Reproduce exactly the lines from the one containing "buildFrame();" down to the one containing "obj.matrix_world = world", including both of those lines, and nothing else.

## Material
───

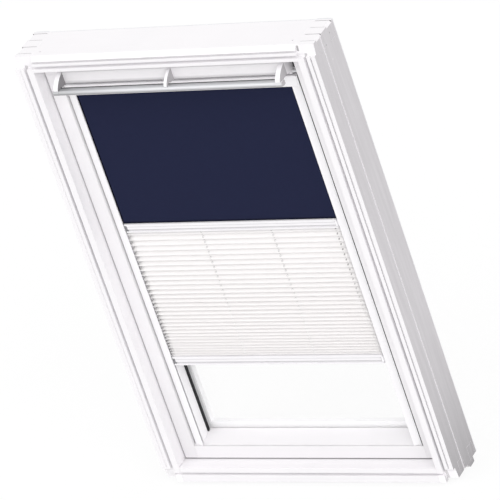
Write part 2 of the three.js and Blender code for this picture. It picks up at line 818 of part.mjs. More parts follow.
// The head box's section: a casing with a slot in its underside for the cloth
function headBoxSection() {
  const front = blindFront;
  const back = blindFront + headBoxDepth;
  const slotFront = front + clothSlotStart;
  const slotBack = slotFront + clothSlotWidth;
  return [
    [front, headBoxBottom], [slotFront, headBoxBottom],
    [slotFront, headBoxBottom + headBoxWall], [front + headBoxWall, headBoxBottom + headBoxWall],
    [front + headBoxWall, headBoxTop - headBoxWall], [back - headBoxWall, headBoxTop - headBoxWall],
    [back - headBoxWall, headBoxBottom + headBoxWall], [slotBack, headBoxBottom + headBoxWall],
    [slotBack, headBoxBottom], [back, headBoxBottom], [back, headBoxTop], [front, headBoxTop]
  ];
}

function buildHeadBox() {
  const inner = headBoxHalfWidth - headBoxCap;
  addPiece('head_box', alongX(headBoxSection(), seatGap - inner, inner - seatGap), 'whiteMetal');
  for (const [name, side] of sides) {
    const cap = sideBlock(side, [inner, blindFront, headBoxBottom],
      [headBoxHalfWidth, blindFront + headBoxDepth, headBoxTop]);
    const bore = sideRod(side, rollerStubRadius + seatGap, inner - overrun,
      headBoxHalfWidth + overrun, rollerY, rollerZ);
    addPiece('head_box_cap_' + name, cut(cap, [bore]), 'whiteMetal');
  }
}

function buildRoller() {
  const stubEnd = clothHalfWidth + rollerStubLength;
  const profile = [
    [0, -stubEnd], [rollerStubRadius, -stubEnd], [rollerStubRadius, -clothHalfWidth],
    [rollerRadius, -clothHalfWidth], [rollerRadius, clothHalfWidth],
    [rollerStubRadius, clothHalfWidth], [rollerStubRadius, stubEnd], [0, stubEnd]
  ].map(([radius, along]) => new THREE.Vector2(radius, along));
  const roller = new THREE.LatheGeometry(profile, turnSteps);
  roller.rotateZ(-Math.PI / 2);
  roller.translate(0, rollerY, rollerZ);
  addPiece('roller_tube', roller, 'darkCloth');
}

function buildDarkCloth() {
  addPiece('blackout_cloth', block(
    [-clothHalfWidth, clothY, middleBarTop + seatGap],
    [clothHalfWidth, clothY + clothThickness, rollerZ]
  ), 'darkCloth');
}

// The fold lines of the pleated cloth, from the top down
function foldHeights() {
  const weights = [];
  for (let index = 0; index < pleatCount; index += 1) {
    const along = (index + 0.5) / pleatCount;
    weights.push(lastPleatShare
      + (firstPleatShare - lastPleatShare) * (1 - along ** pleatEasingShare));
  }
  const total = weights.reduce((sum, weight) => sum + weight);
  const drop = pleatDrop - 2 * seatGap;
  let height = middleBarBottom - seatGap;
  const folds = [height];
  for (const weight of weights) {
    height -= drop * weight / total;
    folds.push(height);
  }
  return folds;
}

// The pleats' zigzag section: front folds halfway between the back folds
function pleatSection() {
  const front = barsFront + pleatFrontBack;
  const folds = foldHeights();
  const line = [];
  folds.forEach((fold, index) => {
    const above = index > 0 ? folds[index - 1] - fold : 0;
    const below = index < folds.length - 1 ? fold - folds[index + 1] : 0;
    const pitch = Math.max(above, below);
    const depth = Math.sqrt(pleatFace ** 2 - (pitch / 2) ** 2);
    line.push([front + depth, fold]);
    if (index < folds.length - 1) {
      line.push([front, (fold + folds[index + 1]) / 2]);
    }
  });
  const rear = line.map(([y, z]) => [y + pleatThickness, z]).reverse();
  return [...line, ...rear];
}

function buildPleats() {
  addPiece('pleated_cloth', alongX(pleatSection(), -clothHalfWidth, clothHalfWidth), 'pleatCloth');
}

// A blind bar's section: two flanges, a face with a fine line and a recessed grip
function blindBarSection(top) {
  const back = barsFront + barProfileDepth;
  const line = top - lineDrop;
  const face = line - grooveLineHeight;
  const grip = face - faceHeight;
  const bottom = top - barProfileHeight;
  return [
    [back, bottom], [back, top], [barsFront, top], [barsFront, line],
    [barsFront + grooveLineDepth, line], [barsFront + grooveLineDepth, face],
    [barsFront + faceSetback, face], [barsFront + faceSetback, grip],
    [barsFront + gripDepth, grip], [barsFront + gripDepth, bottom + gripFlange],
    [barsFront, bottom + gripFlange], [barsFront, bottom]
  ];
}

function buildBlindBar(name, top) {
  const bottom = top - barProfileHeight;
  const low = bottom + flangeHeight;
  const high = top - flangeHeight;
  const plugFront = barsFront + gliderFrontSetback;
  const plugBack = plugFront + gliderDepth;
  const rooms = sides.map(([, side]) => sideBlock(side,
    [clothHalfWidth - gliderInset - seatGap, barsFront - overrun, low],
    [clothHalfWidth + overrun, plugBack + seatGap, high]));
  const bar = alongX(blindBarSection(top), -clothHalfWidth, clothHalfWidth);
  addPiece(name + '_bar', cut(bar, rooms), 'whiteMetal');
  for (const [sideName, side] of sides) {
    const plug = sideBlock(side,
      [clothHalfWidth - gliderInset, plugFront, low + seatGap],
      [clothHalfWidth, plugBack, high - seatGap]);
    const middle = (low + high) / 2;
    const tongue = sideBlock(side,
      [clothHalfWidth - gliderInset / 2, tongueFront, middle - tongueHeight / 2],
      [channelInner + tongueReach, plugBack, middle + tongueHeight / 2]);
    addPiece(name + '_glider_' + sideName, join([plug, tongue]), 'glider');
  }
}

// The side channel's section on the right: a box with a slot behind its front lip
function channelSection() {
  return [
    [channelInner, channelFront], [channelOuter, channelFront + channelSlant], [channelOuter, channelBack],
    [channelInner, channelBack], [channelInner, slotBack], [channelInner + channelWall, slotBack],
    [channelInner + channelWall, channelBack - channelWall],
    [channelOuter - channelWall, channelBack - channelWall],
    [channelOuter - channelWall, slotFront + channelSlant], [channelInner, slotFront]
  ];
}

function buildChannels() {
  const railShadow = alongX(bottomRailSection(seatGap), -sashHalf, sashHalf);
  for (const [name, side] of sides) {
    const channel = alongZ(mirrored(channelSection(), side), sashBottom, headBoxBottom - seatGap);
    addPiece('side_channel_' + name, cut(channel, [railShadow]), 'whiteMetal');
    const sealInner = channelInner - lightSealReach;
    const seal = sideBlock(side, [sealInner, channelBack + seatGap, sashBottom],
      [sealInner + lightSealWidth, glassSeatY - seatGap, headBoxBottom - seatGap]);
    addPiece('light_seal_' + name, cut(seal, [railShadow]), 'rubber');
  }
}

buildFrame();
buildJambs();
buildFrameCovers();
buildSash();
buildGlass();
buildRimSeal();
buildSashCovers();
buildFlap();
buildHandle();
buildHeadBox();
buildRoller();
buildDarkCloth();
buildPleats();
buildBlindBar('middle', middleBarTop);
buildBlindBar('bottom', bottomBarTop);
buildChannels();

// The origin: the middle of the bottom of the window's box
roofWindow.position.set(0, -(barFront + windowBack) / 2, dripDrop);

export default roofWindow;
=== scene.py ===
"""A centre-pivot roof window with a double blind in its sash.

Materials, cloths, fine parts, light and camera.
"""

import math

import bmesh
import bpy
from mathutils import Matrix, Vector


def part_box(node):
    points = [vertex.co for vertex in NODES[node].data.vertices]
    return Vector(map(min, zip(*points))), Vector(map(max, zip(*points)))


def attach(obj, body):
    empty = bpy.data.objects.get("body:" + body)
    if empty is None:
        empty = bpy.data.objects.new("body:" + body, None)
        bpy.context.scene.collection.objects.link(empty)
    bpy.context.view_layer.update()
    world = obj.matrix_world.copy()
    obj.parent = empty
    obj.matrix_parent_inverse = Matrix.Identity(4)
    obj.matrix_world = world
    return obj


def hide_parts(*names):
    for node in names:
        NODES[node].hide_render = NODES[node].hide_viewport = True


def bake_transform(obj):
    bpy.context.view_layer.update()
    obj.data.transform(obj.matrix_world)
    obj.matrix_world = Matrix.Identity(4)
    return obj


MM = 0.001
ACROSS, UPRIGHT = 0, 2

# The camera that fits the photograph, in the row frame
CAMERA_AT = (5.8437, -8.46495, 6.1738)
CAMERA_RIGHT = (0.8666, 0.4052, -0.2913)
CAMERA_UP = (0.0188, 0.5568, 0.8304)
CAMERA_BACK = (0.4986, -0.7251, 0.4750)
CAMERA_LENS = 367.1
SENSOR_WIDTH = 36
VIEW_REACH = 200

# Light: each sun's direction and strength, the sky, and the floor with its own light
SUNS = {
    "sun_left": ((-0.40, -0.55, 0.74), 0.50),
    "sun_right": ((0.62, -0.55, 0.56), 0.98),
    "sun_front": ((0.15, -0.93, 0.34), 0.10),
}
SUN_ANGLE = 45
SKY_STRENGTH = 0.775
FLOOR_TONE = 0.8
FLOOR_GLOW = 1.03
FLOOR_SHOWN = 0.86
FLOOR_REACH = 30

# Places are in metres in the row frame: x from the middle, y from front to back and z upwards.
# The part's own origin stands at this depth and height.
FRONT = -0.04965
FOOT = 0.014

# The frame's primed outer sides, the shade towards their foot, and the step in their front edge
SIDE_FROM = 0.3893
SIDE_FACING = 0.8
SHADE_TO = 0.46
STEP_FROM = SIDE_FROM - 2.5 * MM
STEP_DEPTH = FRONT + 12 * MM

# Small marks on the frame's sides: depth, height and tone, and the distances over which they fade
PLUGS = (
    (0.03855, 1.1734, (0.30, 0.29, 0.30)),
    (0.01075, 1.1582, (0.34, 0.33, 0.34)),
    (0.01775, 1.1174, (0.80, 0.78, 0.80)),
)
PLUG_EDGE = (1.2 * MM, 2.2 * MM)

# The comb joints at the frame's corners: where they stand, and the depth of their lines
COMB_FROM = 0.3500
COMB_ABOVE = 1.1545
COMB_BELOW = 0.0480
COMB_FIRST = -0.02465
COMB_LAYER = 0.0285
COMB_LINE = 0.0007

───

## Solution for this exercise
buildFrame();
buildJambs();
buildFrameCovers();
buildSash();
buildGlass();
buildRimSeal();
buildSashCovers();
buildFlap();
buildHandle();
buildHeadBox();
buildRoller();
buildDarkCloth();
buildPleats();
buildBlindBar('middle', middleBarTop);
buildBlindBar('bottom', bottomBarTop);
buildChannels();

// The origin: the middle of the bottom of the window's box
roofWindow.position.set(0, -(barFront + windowBack) / 2, dripDrop);

export default roofWindow;
=== scene.py ===
"""A centre-pivot roof window with a double blind in its sash.

Materials, cloths, fine parts, light and camera.
"""

import math

import bmesh
import bpy
from mathutils import Matrix, Vector


def part_box(node):
    points = [vertex.co for vertex in NODES[node].data.vertices]
    return Vector(map(min, zip(*points))), Vector(map(max, zip(*points)))


def attach(obj, body):
    empty = bpy.data.objects.get("body:" + body)
    if empty is None:
        empty = bpy.data.objects.new("body:" + body, None)
        bpy.context.scene.collection.objects.link(empty)
    bpy.context.view_layer.update()
    world = obj.matrix_world.copy()
    obj.parent = empty
    obj.matrix_parent_inverse = Matrix.Identity(4)
    obj.matrix_world = world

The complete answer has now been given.